- _Working data_

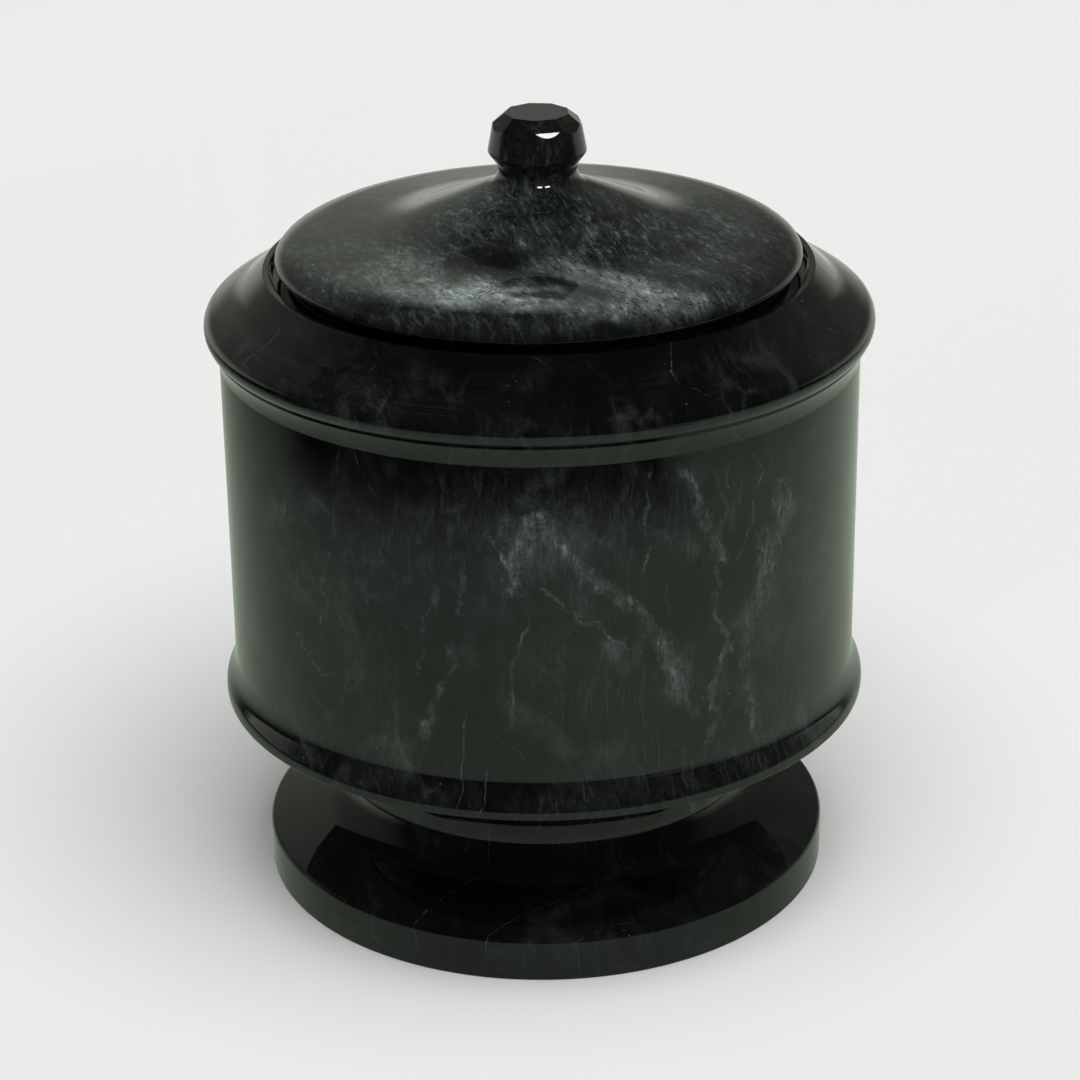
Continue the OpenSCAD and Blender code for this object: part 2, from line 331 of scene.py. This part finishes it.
def marble(name, ground, fog, wisps, flakes, streaks, fissures, clouds, dark_patches_and_painted_shade, drawn, veins):
    """Polished black marble: milky fog, wispy nets, flakes along the bed, and hair veins.

    Fog, wisps, flakes, streaks and fissures are the strengths of what runs all through it.
    Clouds are paler places, and darker places are listed after them: dark patches in the stone,
    and bands darkened all round as painted shade. Both are (strength, centre, size, turn), and
    drawn wisps and veins are (route, width, strength).
    """
    stone = bpy.data.materials.new(name)
    stone.use_nodes = True
    tree = stone.node_tree
    surface = tree.nodes["Principled BSDF"]
    place = Wire(tree, tree.nodes.new("ShaderNodeTexCoord").outputs["Object"])

    # the bed stands upright and runs nearly back to front, and the flakes lie in it
    drifting = stirred(place, 30, 5)
    ruffled = stirred(place, 9, 1.0)
    crooked = stirred(stirred(place, 24, 3), 5, 0.6)
    fibre = noise(along_bed(ruffled, BED, 1, 4, 7), 0.8, 4, 0.75).fade(0.32, 0.7)
    grain = noise(place, 0.6, 3, 0.8).fade(0.25, 0.75)
    milk = noise(along_bed(drifting, BED, 1, 2.2, 2), 8, 7, 0.72).fade(0.36, 0.68)
    thick = noise(drifting, 40, 3, 0.5).fade(0.38, 0.62)
    flake = noise(along_bed(ruffled, BED, 1, 3.2, 3), 1.7, 3, 0.6).fade(0.48, 0.74)
    streak = noise(along_bed(stirred(place, 20, 1.5), BED, 1, 5, 15), 1.1, 3, 0.6).fade(0.54, 0.75)

    fuzz = 0.25 + fibre * 0.6 + grain * 0.5
    wide = net(crooked, 36, 3.5, 2.2) * noise(place, 26, 3).fade(0.5, 0.64)
    fine = net(stirred(crooked, 2.5, 0.25), 18, 0.9, 1.8) * noise(place, 17, 2).fade(0.5, 0.64)
    pale = (0.25 + milk) * (0.3 + thick) * fuzz * fog + (wide + fine * 0.7) * fuzz * wisps
    pale = pale + flake * (0.25 + thick) * (0.3 + milk) * flakes
    pale = pale + streak * (0.2 + thick) * (0.4 + grain) * streaks
    for strength, centre, size, turn in clouds:
        torn = patch(stirred(stirred(place, 14, 3), 4, 0.8), centre, size, turn)
        mottle = (0.35 + 0.65 * milk) * (0.5 + 0.5 * flake) * (0.3 + 0.7 * fuzz)
        pale = pale + torn * mottle * strength
    if drawn:
        torn = stirred(stirred(stirred(place, 14, 2), 4, 1), 1.2, 0.5)
        patchy = noise(place, 7, 5, 0.7).fade(0.3, 0.62) * (0.4 + flake) * fuzz
        for route, width, strength in drawn:
            pale = pale + vein(torn, route, width, strength) * patchy
    # darker places: dark patches in the stone, and bands darkened all round as painted shade
    for strength, centre, size, turn in dark_patches_and_painted_shade:
        pale = pale * (1 - strength * patch(crooked, centre, size, turn, 0.6))
    crease = abs(noise(crooked, 8, 4, 0.65) - 0.5).fade(0.03, 0) * thick
    pale = pale * (1 - fissures * crease)

    hair = net(stirred(stirred(place, 40, 5), 3, 0.2), 44, 0.22, 1.5)
    hair = hair * noise(place, 24, 2).fade(0.52, 0.62) * 0.045
    wander = stirred(stirred(place, 12, 1.0), 3, 0.25)
    for route, width, strength in veins:
        hair = hair.sum("MAXIMUM", hair, vein(wander, route, width, strength))
    broken = noise(place, 3, 3).fade(0.4, 0.62)
    speck = noise(place, 1.1, 0).fade(0.88, 0.91) * 0.2

    # the lathe left fine rings, which show best on the shoulder
    parts = place.node("SeparateXYZ", None, {0: place})
    radius = parts.sum("SQRT", parts * parts + parts.other(1) * parts.other(1))
    turned = parts.node("CombineXYZ", None, {0: radius, 1: parts.other(2)})
    ring = noise(turned, 0.35, 2, 0.7)
    scratch = ring.fade(0.55, 0.75) * noise(place, 18, 2).fade(0.45, 0.62)
    scratch = scratch * parts.other(2).fade(0.188, 0.196) * 0.03
    pale = pale + hair * (0.15 + 0.85 * broken) + speck + scratch
    pale = pale.sum("MINIMUM", pale, 1.0)

    colour = pale.node("Mix", {"data_type": "RGBA"}, {0: pale}, 2)
    mix = colour.socket.node
    mix.inputs[6].default_value = (*ground, 1)
    mix.inputs[7].default_value = (0.46, 0.54, 0.50, 1)
    tree.links.new(colour.socket, surface.inputs["Base Color"])

    dull = 0.02 + 0.1 * pale + noise(place, 50, 3) * 0.015
    tree.links.new(dull.socket, surface.inputs["Roughness"])

    height = ring * 0.0000006 + noise(place, 35, 2) * 0.0001 + broken * 0.000002
    bump = height.node("Bump", None, {"Height": height, "Distance": 1.0, "Strength": 0.5})
    tree.links.new(bump.socket, surface.inputs["Normal"])
    surface.inputs["IOR"].default_value = 1.5
    return stone


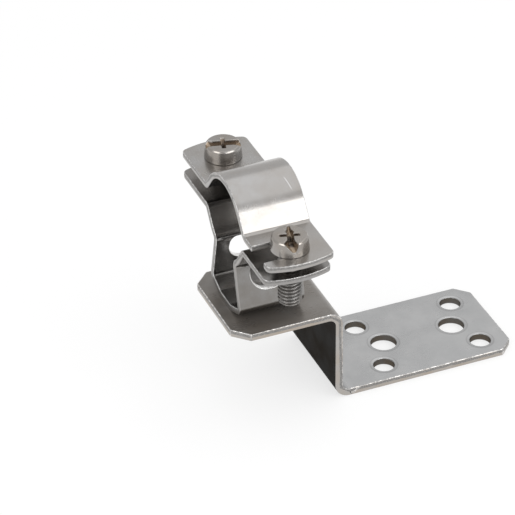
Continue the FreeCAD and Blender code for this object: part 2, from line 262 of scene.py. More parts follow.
@dataclass(frozen=True)
class SteelFinish:
    """Satin stainless steel: cloudy mill finish, fine grain and a few scuffs."""

    name: str
    level: float
    warmth: float
    roughness: float
    grain: Axis
    cloud: float
    scuffs: float = 0.5
    edge_tint: float = 1.0
    wave: float = 0.25

    CLOUDED = (0.35, 0.65)
    BLOTCHED = (0.52, 0.75)
    BLOTCH_SHARE = 0.6
    HAZED = (0.3, 0.7)
    HAZE = (0.86, 1.16)
    STREAK = 0.14
    SCUFFED = (0.60, 0.72)
    GRAIN_SHARE = 0.35
    SPECKLE_SHARE = 0.5
    BUMP = 0.12
    BUMP_HEIGHT = 0.04 * MM
    WAVE_HEIGHT = 0.25 * MM

    def make(self) -> bpy.types.Material:
        """Build the material.

        Returns:
            The finished material.
        """
        material = bpy.data.materials.new(self.name)
        material.use_nodes = True
        trees = Trees(material.node_tree)
        shader = trees.add("ShaderNodeBsdfPrincipled")
        trees.join(shader.outputs[0], trees.add("ShaderNodeOutputMaterial").inputs[0])
        shader.inputs["Metallic"].default_value = 1.0
        shader.inputs["Specular Tint"].default_value = grey(self.edge_tint)
        place = trees.add("ShaderNodeTexCoord").outputs["Object"]
        along = trees.stretch(place, self.grain.value)
        grain = trees.noise(along, Pattern.GRAIN)
        trees.join(self.marked(trees, place, self.tone(trees, place)), shader.inputs["Base Color"])
        trees.join(self.satin(trees, place, grain), shader.inputs["Roughness"])
        self.cover(trees, place, shader)
        trees.join(self.relief(trees, place, along, grain), shader.inputs["Normal"])
        return material

    def tone(self, trees: Trees, place: Socket) -> Socket:
        """The cloudy colour of the bare metal.

        Args:
            trees: The material's nodes.
            place: The place on the piece.

        Returns:
            The colour's socket.
        """
        dark = grey(self.level * (1 - self.cloud), self.warmth * 1.6)
        light = grey(self.level * (1 + self.cloud), self.warmth * 0.4)
        patch = grey(self.level * (1 - 1.6 * self.cloud), self.warmth * 2.5)
        clouds = trees.remap(trees.noise(place, Pattern.CLOUDS), self.CLOUDED)
        blotches = trees.remap(trees.noise(place, Pattern.BLOTCHES), self.BLOTCHED,
                               (0.0, self.BLOTCH_SHARE))
        return trees.blend(blotches, trees.blend(clouds, dark, light), patch)

    def marked(self, trees: Trees, place: Socket, tone: Socket) -> Socket:
        """The colour with what lies on the metal; nothing on a plain face."""
        return tone

    def satin(self, trees: Trees, place: Socket, grain: Socket) -> Socket:
        """The roughness, with its clouds and rolling streaks.

        Args:
            trees: The material's nodes.
            place: The place on the piece.
            grain: The grain's noise.

        Returns:
            The roughness's socket.
        """
        low, high = (self.roughness * share for share in self.HAZE)
        rough = trees.remap(trees.noise(place, Pattern.HAZE), self.HAZED, (low, high))
        streak = trees.maths("MULTIPLY", trees.maths("SUBTRACT", grain, 0.5), self.STREAK)
        return trees.maths("ADD", rough, streak, clamp=True)

    def cover(self, trees: Trees, place: Socket, shader: bpy.types.Node) -> None:
        """What dulls the metal; nothing on a plain face."""

    def relief(self, trees: Trees, place: Socket, along: Socket, grain: Socket) -> Socket:
        """The fine relief: grain, speckle, scuffs and a faint waviness of the sheet.

        Args:
            trees: The material's nodes.
            place: The place on the piece.
            along: The place, stretched along the grain.
            grain: The grain's noise.

        Returns:
            The normal's socket.
        """
        speckle = trees.noise(place, Pattern.SPECKLE)
        scuff = trees.remap(trees.noise(along, Pattern.SCUFFS), self.SCUFFED, (0.0, self.scuffs))
        height = trees.maths("ADD", trees.maths("MULTIPLY", grain, self.GRAIN_SHARE),
                             trees.maths("MULTIPLY", speckle, self.SPECKLE_SHARE))
        height = trees.maths("SUBTRACT", height, scuff)
        wave = trees.bump(trees.noise(place, Pattern.WAVES), self.wave, self.WAVE_HEIGHT)
        return trees.bump(height, self.BUMP, self.BUMP_HEIGHT, wave)


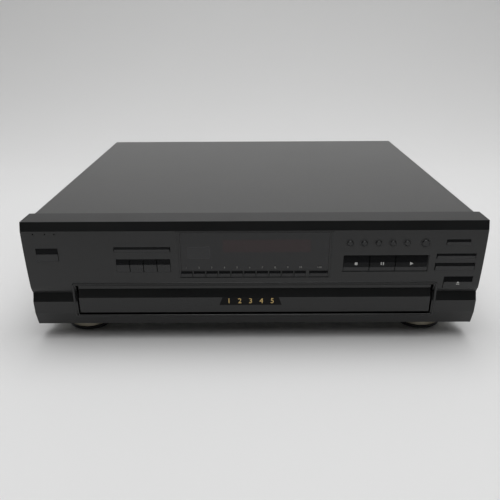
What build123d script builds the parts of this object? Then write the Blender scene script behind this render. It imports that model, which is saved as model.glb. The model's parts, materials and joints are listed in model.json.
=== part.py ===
from build123d import *
from math import cos, pi, radians, sin, sqrt
import os

# Multi disc CD changer: a 430 mm hi-fi unit with a front drawer that holds a five-disc carousel.
# Millimetres. X to the right, Y to the rear, Z up. The origin is under the middle of the case, on
# the surface that the feet stand on.

os.makedirs("parts", exist_ok=True)

# ---------------------------------------------------------------- driving dimensions
width = 430.0              # fascia, side to side
fascia_height = 109.0
fascia_depth = 27.5
foot_height = 16.0
cover_depth = 353.5        # steel cover, behind the fascia
jack_reach = 7.0           # phono jacks, behind the cover
key_reach = 1.0            # round keys, in front of the crown
depth = key_reach + fascia_depth + cover_depth + jack_reach

bottom_z = foot_height
top_z = bottom_z + fascia_height
front_y = -depth / 2 + key_reach
fascia_rear_y = front_y + fascia_depth
rear_y = fascia_rear_y + cover_depth

slide_fit = 0.3            # around keys and sliding parts
pin_fit = 0.05             # radial play of a part that turns on a pin

# fascia mould: a crown that leans forward, a face that curves back, and a chin over the drawer
fascia_wall = 3.0
crown_setback = 2.5
crown_height = 8.5
face_radius = 515.0
chin_drop = 65.0
groove_drop = 74.0
groove_setback = 6.9
skirt_drop = 82.4
skirt_setback = 3.5
heel_drop = 95.0
heel_setback = 8.5

# drawer and its front
drawer_opening = 344.0
opening_top_drop = 64.9
opening_bottom_drop = 98.3
drawer_gap = 1.7           # at each end of the drawer front
drawer_front_top_gap = 0.8
drawer_front_bottom_gap = 3.1
drawer_wall = 2.4
drawer_travel = 270.0

# keys
key_travel = 1.0
key_proud = 0.9
key_flange = 1.5           # lip behind the fascia that stops a key from falling out
switch_height = 3.5
board_setback = 22.0       # front of the control board behind the fascia's front
board_thickness = 1.6

# carousel
disc_diameter = 120.0
small_disc_diameter = 80.0
disc_play = 0.6            # a well is this much larger than its disc, on the radius
disc_thickness = 1.2
disc_places = 5
well_wall = 0.8
well_depth = 6.0
carousel_height = 8.0
carousel_setback = 182.5   # its axis, behind the fascia's front
carousel_rim_gap = 1.2
gear_module = 1.5
hub_teeth = 40
small_teeth = 16
pinion_teeth = 14

well_radius = disc_diameter / 2 + disc_play
disc_pitch = (2 * well_radius + well_wall) / (2 * sin(pi / disc_places))
carousel_radius = disc_pitch + well_radius + well_wall
carousel_y = front_y + carousel_setback
disc_y = carousel_y + disc_pitch

# heights in the mechanism, above the chassis
chassis_thickness = 1.0
deck_height = 3.0          # underside of the loader deck above the chassis
deck_thickness = 2.5
tray_height = 18.0         # underside of the drawer tray above the chassis
tray_floor = 2.0
carousel_lift = 11.0       # underside of the carousel above the tray's underside
lift_travel = 10.5         # the traverse rises this far to pick a disc up
disc_lift = 5.0            # a disc on the raised turntable, above its well
chassis_floor = bottom_z + chassis_thickness
deck_z = chassis_floor + deck_height
tray_z = chassis_floor + tray_height
carousel_z = tray_z + carousel_lift
well_z = carousel_z + carousel_height - well_depth


def face_y(z):
    """Y of the fascia's face at a height: a large arc that is upright at the foot of the crown."""
    drop = top_z - crown_height - z
    return front_y + face_radius - sqrt(face_radius**2 - drop**2)


def face_slab(left, right, low, high, front, back):
    """A slab that follows the fascia's curved face, between two depths behind it."""
    with BuildPart() as slab:
        with BuildSketch(Plane.YZ.offset(left)):
            with BuildLine():
                for depth_behind in (front, back):
                    ThreePointArc(*[(face_y(z) + depth_behind, z) for z in (low, (low + high) / 2, high)])
                Line((face_y(low) + front, low), (face_y(low) + back, low))
                Line((face_y(high) + front, high), (face_y(high) + back, high))
            make_face()
        extrude(amount=right - left)
    return slab.part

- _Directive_
Your task is to retype the entries verbatim, starting with the line that holds "What build123d script" and stopping after the line that holds "heel_setback = 8.5".

- _Final result_
What build123d script builds the parts of this object? Then write the Blender scene script behind this render. It imports that model, which is saved as model.glb. The model's parts, materials and joints are listed in model.json.
=== part.py ===
from build123d import *
from math import cos, pi, radians, sin, sqrt
import os

# Multi disc CD changer: a 430 mm hi-fi unit with a front drawer that holds a five-disc carousel.
# Millimetres. X to the right, Y to the rear, Z up. The origin is under the middle of the case, on
# the surface that the feet stand on.

os.makedirs("parts", exist_ok=True)

# ---------------------------------------------------------------- driving dimensions
width = 430.0              # fascia, side to side
fascia_height = 109.0
fascia_depth = 27.5
foot_height = 16.0
cover_depth = 353.5        # steel cover, behind the fascia
jack_reach = 7.0           # phono jacks, behind the cover
key_reach = 1.0            # round keys, in front of the crown
depth = key_reach + fascia_depth + cover_depth + jack_reach

bottom_z = foot_height
top_z = bottom_z + fascia_height
front_y = -depth / 2 + key_reach
fascia_rear_y = front_y + fascia_depth
rear_y = fascia_rear_y + cover_depth

slide_fit = 0.3            # around keys and sliding parts
pin_fit = 0.05             # radial play of a part that turns on a pin

# fascia mould: a crown that leans forward, a face that curves back, and a chin over the drawer
fascia_wall = 3.0
crown_setback = 2.5
crown_height = 8.5
face_radius = 515.0
chin_drop = 65.0
groove_drop = 74.0
groove_setback = 6.9
skirt_drop = 82.4
skirt_setback = 3.5
heel_drop = 95.0
heel_setback = 8.5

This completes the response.